━━ DATA

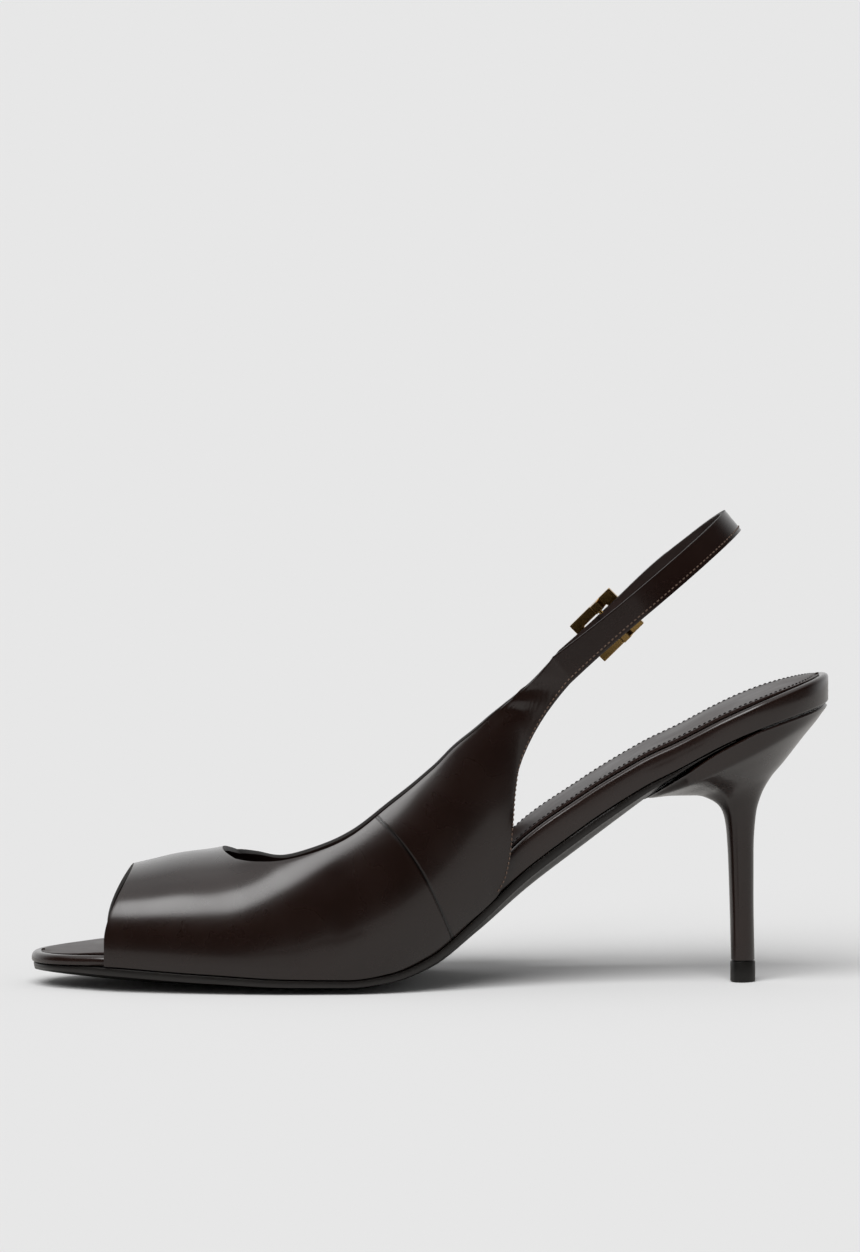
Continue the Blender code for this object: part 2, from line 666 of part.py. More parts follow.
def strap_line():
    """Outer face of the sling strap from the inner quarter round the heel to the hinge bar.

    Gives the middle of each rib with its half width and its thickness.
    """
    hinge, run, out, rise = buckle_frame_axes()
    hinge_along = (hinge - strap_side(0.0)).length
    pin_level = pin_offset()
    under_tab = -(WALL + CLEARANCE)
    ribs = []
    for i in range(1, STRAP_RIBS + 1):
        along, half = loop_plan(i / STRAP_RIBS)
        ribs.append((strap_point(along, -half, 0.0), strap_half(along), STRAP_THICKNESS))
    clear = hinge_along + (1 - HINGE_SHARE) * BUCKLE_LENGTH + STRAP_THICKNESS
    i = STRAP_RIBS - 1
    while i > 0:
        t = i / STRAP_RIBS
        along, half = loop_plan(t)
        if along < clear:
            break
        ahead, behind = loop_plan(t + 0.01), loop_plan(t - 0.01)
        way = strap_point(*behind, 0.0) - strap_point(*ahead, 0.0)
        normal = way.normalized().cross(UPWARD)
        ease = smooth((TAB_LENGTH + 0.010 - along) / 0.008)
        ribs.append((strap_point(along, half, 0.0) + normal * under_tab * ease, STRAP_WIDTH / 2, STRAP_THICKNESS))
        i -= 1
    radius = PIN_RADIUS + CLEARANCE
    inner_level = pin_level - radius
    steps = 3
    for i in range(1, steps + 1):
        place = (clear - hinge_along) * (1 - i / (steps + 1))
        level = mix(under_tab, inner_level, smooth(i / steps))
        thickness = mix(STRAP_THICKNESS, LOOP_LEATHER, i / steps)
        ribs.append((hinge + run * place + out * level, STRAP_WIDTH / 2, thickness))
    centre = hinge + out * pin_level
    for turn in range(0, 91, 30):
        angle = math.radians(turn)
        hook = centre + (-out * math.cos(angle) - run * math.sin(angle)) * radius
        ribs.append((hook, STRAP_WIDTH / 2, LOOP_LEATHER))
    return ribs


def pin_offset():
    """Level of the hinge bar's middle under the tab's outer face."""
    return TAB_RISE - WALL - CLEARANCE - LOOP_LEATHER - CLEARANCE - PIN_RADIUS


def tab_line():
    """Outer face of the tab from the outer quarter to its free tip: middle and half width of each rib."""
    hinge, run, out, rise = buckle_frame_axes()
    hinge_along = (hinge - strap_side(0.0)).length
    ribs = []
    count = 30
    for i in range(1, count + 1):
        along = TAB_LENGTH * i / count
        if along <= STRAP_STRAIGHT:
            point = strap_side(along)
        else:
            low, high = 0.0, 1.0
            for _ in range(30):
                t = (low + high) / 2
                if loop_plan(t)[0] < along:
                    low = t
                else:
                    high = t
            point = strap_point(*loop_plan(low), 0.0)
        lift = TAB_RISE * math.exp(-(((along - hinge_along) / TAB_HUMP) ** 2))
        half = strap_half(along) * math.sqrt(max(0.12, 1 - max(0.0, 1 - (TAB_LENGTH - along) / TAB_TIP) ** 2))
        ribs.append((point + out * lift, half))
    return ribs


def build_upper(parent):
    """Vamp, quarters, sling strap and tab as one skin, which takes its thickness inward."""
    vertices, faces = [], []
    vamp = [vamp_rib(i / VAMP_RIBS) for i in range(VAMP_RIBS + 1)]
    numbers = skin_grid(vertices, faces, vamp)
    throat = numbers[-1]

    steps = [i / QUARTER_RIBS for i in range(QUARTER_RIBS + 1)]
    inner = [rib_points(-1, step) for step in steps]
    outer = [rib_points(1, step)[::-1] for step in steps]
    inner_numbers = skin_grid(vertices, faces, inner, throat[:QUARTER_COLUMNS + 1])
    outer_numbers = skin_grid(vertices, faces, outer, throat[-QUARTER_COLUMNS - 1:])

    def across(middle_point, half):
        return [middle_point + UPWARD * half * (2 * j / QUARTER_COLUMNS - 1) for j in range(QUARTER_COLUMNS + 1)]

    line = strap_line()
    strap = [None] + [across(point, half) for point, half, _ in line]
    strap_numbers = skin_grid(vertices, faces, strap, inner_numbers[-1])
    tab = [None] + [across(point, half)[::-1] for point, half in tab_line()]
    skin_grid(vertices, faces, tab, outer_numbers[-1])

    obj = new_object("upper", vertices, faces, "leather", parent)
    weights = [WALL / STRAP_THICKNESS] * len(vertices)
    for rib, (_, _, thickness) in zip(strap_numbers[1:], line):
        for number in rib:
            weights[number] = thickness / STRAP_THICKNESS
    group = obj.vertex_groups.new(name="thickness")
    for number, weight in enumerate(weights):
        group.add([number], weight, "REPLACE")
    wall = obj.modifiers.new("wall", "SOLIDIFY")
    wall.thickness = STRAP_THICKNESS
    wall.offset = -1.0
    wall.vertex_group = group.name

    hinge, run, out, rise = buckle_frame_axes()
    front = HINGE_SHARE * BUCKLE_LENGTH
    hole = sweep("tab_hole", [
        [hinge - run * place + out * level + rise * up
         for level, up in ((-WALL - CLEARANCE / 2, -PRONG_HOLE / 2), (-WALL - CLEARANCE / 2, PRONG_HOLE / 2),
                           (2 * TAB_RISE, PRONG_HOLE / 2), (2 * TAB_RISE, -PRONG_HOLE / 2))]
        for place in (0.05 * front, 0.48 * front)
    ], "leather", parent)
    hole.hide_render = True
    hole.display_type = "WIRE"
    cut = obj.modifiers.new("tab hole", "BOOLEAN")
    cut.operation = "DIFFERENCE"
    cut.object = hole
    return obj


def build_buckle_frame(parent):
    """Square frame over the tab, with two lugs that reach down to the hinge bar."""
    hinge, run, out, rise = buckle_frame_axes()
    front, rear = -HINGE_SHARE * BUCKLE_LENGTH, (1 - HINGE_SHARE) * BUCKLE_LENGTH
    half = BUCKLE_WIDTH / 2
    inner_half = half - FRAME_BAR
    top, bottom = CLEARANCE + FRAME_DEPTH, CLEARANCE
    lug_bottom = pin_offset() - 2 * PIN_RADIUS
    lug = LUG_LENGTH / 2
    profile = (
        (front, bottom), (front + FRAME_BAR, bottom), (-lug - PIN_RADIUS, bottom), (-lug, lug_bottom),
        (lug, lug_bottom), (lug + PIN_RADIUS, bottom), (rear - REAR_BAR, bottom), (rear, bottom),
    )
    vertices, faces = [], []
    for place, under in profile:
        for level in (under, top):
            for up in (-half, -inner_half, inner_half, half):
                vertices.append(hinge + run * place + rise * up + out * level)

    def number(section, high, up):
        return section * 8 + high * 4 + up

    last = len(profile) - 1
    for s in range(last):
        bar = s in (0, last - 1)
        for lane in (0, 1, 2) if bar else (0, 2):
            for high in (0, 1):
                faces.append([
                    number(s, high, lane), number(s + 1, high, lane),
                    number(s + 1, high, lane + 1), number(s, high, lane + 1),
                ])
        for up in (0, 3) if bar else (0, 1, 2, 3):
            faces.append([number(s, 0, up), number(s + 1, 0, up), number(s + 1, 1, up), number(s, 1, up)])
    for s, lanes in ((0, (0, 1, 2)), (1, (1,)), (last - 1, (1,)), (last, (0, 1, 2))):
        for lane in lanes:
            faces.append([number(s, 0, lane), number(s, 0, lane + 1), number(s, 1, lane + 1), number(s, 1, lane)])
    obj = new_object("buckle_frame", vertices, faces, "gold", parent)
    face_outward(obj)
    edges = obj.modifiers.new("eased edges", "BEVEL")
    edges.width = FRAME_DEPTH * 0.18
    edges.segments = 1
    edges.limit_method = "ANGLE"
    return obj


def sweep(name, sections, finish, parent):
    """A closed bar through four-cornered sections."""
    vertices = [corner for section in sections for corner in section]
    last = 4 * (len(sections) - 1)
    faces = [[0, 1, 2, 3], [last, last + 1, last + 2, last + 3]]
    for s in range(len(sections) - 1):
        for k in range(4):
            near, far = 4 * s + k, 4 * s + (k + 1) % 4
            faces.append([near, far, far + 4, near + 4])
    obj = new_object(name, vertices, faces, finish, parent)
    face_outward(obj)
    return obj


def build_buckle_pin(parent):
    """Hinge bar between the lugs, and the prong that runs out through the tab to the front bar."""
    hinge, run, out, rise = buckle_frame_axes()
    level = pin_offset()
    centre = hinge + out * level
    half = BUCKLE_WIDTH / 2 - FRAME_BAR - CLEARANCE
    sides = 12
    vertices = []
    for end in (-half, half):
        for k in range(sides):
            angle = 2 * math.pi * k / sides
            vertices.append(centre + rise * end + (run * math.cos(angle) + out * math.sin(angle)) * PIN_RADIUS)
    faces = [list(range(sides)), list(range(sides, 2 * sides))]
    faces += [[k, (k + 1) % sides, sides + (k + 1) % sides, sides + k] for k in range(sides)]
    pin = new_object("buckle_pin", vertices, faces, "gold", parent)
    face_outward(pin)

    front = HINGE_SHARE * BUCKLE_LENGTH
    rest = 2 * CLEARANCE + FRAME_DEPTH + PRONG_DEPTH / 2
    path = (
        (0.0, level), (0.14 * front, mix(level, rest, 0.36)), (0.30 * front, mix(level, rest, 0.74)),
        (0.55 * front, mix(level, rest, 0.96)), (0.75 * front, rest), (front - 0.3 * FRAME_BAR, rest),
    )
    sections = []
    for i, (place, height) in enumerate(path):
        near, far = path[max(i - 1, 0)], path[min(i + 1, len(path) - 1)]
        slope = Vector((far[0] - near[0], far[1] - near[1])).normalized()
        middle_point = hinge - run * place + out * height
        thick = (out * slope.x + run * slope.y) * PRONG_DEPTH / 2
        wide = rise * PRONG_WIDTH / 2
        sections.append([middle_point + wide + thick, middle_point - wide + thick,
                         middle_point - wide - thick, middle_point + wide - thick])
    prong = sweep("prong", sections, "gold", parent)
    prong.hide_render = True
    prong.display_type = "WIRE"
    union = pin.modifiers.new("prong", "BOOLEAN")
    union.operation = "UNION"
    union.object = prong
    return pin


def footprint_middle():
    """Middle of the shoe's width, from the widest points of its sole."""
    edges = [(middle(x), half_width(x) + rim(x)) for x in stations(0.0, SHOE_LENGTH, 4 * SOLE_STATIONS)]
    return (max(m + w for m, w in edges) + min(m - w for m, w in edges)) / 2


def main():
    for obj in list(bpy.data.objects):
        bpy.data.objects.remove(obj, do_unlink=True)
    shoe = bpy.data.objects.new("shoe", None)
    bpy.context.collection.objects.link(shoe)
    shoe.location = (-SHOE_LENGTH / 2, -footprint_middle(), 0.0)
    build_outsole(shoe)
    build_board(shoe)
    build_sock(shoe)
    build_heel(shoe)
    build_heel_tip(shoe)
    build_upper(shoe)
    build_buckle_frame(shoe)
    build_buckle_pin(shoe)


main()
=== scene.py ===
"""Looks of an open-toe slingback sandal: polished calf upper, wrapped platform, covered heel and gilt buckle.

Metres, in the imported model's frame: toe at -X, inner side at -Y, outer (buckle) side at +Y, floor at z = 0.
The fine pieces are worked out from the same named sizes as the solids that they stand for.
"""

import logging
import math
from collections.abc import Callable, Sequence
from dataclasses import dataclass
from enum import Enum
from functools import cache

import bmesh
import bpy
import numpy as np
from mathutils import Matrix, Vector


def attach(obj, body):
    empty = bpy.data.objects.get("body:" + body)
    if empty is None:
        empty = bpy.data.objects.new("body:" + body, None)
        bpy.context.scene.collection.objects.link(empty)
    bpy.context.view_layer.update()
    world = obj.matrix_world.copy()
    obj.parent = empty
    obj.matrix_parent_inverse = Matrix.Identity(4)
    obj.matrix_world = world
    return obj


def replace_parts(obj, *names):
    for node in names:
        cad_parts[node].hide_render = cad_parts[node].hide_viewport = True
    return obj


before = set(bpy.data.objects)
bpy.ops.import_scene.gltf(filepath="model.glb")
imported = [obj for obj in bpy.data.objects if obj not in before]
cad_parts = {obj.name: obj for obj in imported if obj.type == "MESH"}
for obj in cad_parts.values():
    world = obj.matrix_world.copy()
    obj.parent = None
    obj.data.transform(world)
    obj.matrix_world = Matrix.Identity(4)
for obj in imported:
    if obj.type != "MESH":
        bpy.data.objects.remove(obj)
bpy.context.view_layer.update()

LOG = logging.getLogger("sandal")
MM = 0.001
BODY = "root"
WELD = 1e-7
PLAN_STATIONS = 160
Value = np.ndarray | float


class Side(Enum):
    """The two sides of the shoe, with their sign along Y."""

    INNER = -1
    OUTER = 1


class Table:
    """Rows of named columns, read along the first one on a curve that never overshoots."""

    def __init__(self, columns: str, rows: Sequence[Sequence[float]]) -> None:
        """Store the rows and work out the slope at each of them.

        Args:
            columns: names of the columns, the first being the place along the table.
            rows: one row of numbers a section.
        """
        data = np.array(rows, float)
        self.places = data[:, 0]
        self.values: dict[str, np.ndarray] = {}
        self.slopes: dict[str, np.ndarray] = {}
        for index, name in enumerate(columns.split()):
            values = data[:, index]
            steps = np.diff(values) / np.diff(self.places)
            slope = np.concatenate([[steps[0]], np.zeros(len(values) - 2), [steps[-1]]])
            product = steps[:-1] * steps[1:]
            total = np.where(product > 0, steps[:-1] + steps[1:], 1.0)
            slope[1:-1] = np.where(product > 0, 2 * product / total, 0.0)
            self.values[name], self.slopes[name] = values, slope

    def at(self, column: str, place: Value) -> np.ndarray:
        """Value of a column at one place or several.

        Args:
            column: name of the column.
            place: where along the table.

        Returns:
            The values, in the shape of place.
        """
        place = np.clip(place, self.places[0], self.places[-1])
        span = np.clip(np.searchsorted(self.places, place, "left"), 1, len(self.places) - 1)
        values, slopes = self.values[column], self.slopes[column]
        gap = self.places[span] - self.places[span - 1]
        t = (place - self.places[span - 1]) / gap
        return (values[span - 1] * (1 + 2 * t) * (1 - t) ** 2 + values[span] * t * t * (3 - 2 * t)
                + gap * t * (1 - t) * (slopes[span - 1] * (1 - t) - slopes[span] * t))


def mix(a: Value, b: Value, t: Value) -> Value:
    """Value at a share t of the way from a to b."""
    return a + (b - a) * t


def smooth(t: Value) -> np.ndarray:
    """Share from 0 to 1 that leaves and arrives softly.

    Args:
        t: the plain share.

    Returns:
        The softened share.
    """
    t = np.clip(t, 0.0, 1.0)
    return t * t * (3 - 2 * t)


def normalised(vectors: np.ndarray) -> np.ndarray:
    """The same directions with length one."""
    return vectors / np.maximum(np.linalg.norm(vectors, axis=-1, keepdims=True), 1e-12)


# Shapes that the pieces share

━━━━

YOUR OBJECTIVE = Look through the data and show every line containing "before".

TASK ANSWER =
before = set(bpy.data.objects)
imported = [obj for obj in bpy.data.objects if obj not in before]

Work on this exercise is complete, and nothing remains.